**RECORDS SHOWN:**
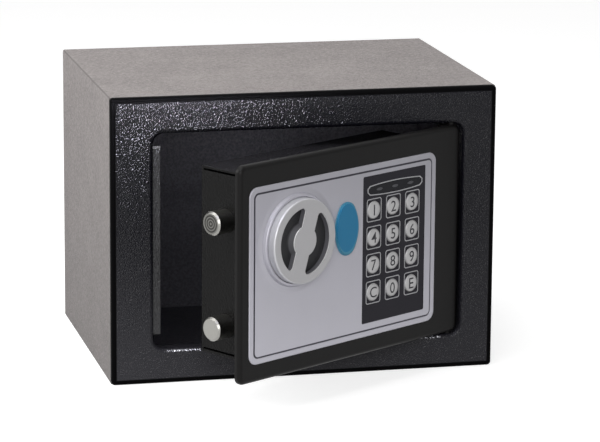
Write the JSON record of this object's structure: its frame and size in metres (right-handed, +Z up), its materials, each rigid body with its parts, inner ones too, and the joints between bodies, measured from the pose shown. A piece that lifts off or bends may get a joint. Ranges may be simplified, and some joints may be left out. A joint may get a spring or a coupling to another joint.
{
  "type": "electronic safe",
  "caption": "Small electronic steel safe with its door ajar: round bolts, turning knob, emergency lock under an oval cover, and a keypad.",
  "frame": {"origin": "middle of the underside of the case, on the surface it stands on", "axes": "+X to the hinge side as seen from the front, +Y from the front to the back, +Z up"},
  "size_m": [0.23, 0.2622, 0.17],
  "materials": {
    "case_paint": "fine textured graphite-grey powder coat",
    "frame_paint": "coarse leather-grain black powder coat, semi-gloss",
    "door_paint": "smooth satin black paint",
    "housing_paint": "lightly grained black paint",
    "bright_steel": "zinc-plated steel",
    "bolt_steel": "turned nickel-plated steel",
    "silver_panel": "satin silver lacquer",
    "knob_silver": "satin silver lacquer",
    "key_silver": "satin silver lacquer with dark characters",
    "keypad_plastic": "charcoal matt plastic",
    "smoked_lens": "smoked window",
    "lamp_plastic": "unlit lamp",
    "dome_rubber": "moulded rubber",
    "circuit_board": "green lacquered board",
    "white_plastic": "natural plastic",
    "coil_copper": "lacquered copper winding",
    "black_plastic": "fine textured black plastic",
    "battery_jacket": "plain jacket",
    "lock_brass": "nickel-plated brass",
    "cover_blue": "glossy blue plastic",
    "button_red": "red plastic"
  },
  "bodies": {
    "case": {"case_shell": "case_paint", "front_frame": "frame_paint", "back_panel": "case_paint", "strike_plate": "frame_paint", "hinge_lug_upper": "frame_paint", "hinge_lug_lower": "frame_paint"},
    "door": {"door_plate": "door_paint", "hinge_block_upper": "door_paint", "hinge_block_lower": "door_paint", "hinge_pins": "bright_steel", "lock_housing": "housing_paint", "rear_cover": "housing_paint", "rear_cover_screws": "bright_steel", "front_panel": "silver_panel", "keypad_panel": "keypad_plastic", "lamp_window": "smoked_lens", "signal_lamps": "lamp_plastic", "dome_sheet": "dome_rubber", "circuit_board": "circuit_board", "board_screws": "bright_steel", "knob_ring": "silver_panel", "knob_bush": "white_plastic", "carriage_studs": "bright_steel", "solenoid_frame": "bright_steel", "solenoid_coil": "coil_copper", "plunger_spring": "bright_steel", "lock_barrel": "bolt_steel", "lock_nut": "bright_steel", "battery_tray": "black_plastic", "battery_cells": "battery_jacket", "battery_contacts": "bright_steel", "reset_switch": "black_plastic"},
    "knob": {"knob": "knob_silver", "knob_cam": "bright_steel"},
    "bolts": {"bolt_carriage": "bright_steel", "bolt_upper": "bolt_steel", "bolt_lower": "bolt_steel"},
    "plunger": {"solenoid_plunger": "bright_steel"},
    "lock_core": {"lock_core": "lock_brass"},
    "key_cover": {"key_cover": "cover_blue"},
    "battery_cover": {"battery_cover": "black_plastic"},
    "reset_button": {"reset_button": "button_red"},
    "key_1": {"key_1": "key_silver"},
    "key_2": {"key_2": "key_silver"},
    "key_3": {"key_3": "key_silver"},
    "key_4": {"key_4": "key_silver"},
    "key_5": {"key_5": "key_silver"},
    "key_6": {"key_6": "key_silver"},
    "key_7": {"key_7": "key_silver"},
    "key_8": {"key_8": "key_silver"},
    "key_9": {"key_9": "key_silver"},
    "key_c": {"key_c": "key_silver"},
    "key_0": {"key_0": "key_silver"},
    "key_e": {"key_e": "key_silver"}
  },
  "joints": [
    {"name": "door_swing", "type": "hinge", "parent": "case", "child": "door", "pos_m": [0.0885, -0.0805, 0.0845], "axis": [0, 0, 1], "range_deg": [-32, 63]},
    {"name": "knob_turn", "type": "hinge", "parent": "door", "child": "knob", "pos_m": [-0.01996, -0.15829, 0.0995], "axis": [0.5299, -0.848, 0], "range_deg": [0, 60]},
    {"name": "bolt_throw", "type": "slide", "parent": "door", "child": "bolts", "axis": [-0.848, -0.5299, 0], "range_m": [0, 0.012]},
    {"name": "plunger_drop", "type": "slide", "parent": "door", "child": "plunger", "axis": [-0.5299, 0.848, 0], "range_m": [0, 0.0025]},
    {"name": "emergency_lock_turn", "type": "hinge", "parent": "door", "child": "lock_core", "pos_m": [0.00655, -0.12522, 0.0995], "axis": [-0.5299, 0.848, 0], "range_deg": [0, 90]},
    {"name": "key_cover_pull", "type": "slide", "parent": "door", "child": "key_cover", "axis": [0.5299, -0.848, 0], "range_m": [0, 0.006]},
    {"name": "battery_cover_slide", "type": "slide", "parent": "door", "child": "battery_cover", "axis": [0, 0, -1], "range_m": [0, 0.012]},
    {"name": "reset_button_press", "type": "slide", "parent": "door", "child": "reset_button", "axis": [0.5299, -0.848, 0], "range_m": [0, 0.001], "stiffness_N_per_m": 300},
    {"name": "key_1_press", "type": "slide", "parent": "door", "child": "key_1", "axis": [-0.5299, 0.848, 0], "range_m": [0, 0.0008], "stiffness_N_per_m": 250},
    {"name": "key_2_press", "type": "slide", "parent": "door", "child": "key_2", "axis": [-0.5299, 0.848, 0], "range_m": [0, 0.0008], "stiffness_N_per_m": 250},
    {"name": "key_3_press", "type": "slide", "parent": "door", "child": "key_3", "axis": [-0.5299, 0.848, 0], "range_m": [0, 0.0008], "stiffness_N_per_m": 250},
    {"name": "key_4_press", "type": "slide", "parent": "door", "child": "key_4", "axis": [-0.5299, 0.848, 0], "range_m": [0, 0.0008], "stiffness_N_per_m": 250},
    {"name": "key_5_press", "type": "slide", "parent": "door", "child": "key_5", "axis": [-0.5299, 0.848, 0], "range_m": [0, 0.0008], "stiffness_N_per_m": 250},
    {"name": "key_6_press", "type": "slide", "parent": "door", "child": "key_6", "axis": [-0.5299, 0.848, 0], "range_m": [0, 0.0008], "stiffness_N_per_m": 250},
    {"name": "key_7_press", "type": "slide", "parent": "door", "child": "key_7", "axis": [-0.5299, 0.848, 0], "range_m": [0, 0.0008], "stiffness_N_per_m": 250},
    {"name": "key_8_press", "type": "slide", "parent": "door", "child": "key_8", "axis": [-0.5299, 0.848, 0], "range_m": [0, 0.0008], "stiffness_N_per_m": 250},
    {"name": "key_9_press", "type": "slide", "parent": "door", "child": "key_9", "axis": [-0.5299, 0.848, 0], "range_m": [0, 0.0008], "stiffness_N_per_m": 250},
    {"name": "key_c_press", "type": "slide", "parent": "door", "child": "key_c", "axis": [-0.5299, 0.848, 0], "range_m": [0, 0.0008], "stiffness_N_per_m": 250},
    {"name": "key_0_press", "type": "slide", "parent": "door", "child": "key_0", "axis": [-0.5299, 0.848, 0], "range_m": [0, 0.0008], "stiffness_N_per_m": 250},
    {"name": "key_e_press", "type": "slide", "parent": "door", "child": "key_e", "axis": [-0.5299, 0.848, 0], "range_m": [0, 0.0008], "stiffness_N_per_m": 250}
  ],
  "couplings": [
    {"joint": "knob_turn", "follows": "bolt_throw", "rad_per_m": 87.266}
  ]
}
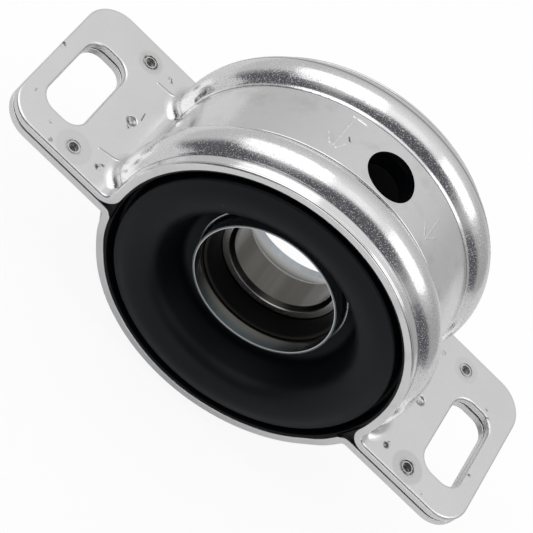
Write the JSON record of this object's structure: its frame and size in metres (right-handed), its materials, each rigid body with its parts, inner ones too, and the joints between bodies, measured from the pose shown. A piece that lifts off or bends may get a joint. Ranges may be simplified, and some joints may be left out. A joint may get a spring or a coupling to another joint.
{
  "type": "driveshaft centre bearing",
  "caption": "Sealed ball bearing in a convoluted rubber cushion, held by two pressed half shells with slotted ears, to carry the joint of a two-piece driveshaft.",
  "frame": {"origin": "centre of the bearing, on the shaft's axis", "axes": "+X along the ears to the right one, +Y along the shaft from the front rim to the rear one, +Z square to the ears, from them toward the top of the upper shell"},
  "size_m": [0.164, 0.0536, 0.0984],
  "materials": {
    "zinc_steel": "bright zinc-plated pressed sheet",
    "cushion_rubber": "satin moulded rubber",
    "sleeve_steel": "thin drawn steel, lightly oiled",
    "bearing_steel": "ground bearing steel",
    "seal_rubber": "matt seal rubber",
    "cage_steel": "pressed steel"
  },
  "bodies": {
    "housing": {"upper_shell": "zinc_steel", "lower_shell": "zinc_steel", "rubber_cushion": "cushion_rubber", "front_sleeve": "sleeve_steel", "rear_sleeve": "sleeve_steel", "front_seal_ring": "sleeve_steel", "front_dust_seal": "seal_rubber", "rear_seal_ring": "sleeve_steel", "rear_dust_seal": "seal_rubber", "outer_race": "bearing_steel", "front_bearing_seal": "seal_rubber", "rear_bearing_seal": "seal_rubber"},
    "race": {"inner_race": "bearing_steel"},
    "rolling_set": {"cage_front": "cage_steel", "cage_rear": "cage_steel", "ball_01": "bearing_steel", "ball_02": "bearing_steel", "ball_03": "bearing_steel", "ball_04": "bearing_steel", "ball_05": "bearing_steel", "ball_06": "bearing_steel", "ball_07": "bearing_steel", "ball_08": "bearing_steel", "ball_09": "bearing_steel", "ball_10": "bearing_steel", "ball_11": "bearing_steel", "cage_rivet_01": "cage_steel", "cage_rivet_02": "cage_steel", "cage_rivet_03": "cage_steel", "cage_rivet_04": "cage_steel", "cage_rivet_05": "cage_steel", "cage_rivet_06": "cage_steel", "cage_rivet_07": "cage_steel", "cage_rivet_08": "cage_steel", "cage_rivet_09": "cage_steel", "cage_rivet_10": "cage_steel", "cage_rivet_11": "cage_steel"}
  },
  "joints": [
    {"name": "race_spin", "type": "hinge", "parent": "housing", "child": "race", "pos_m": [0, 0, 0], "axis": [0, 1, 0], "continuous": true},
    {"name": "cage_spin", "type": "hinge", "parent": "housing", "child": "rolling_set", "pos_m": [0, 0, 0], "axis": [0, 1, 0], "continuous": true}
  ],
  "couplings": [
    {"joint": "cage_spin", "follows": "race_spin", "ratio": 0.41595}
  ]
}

**EXERCISE DESCRIPTION:** Which lines hold the string "metres"? List them all.

**OUTPUT:**
Write the JSON record of this object's structure: its frame and size in metres (right-handed, +Z up), its materials, each rigid body with its parts, inner ones too, and the joints between bodies, measured from the pose shown. A piece that lifts off or bends may get a joint. Ranges may be simplified, and some joints may be left out. A joint may get a spring or a coupling to another joint.
Write the JSON record of this object's structure: its frame and size in metres (right-handed), its materials, each rigid body with its parts, inner ones too, and the joints between bodies, measured from the pose shown. A piece that lifts off or bends may get a joint. Ranges may be simplified, and some joints may be left out. A joint may get a spring or a coupling to another joint.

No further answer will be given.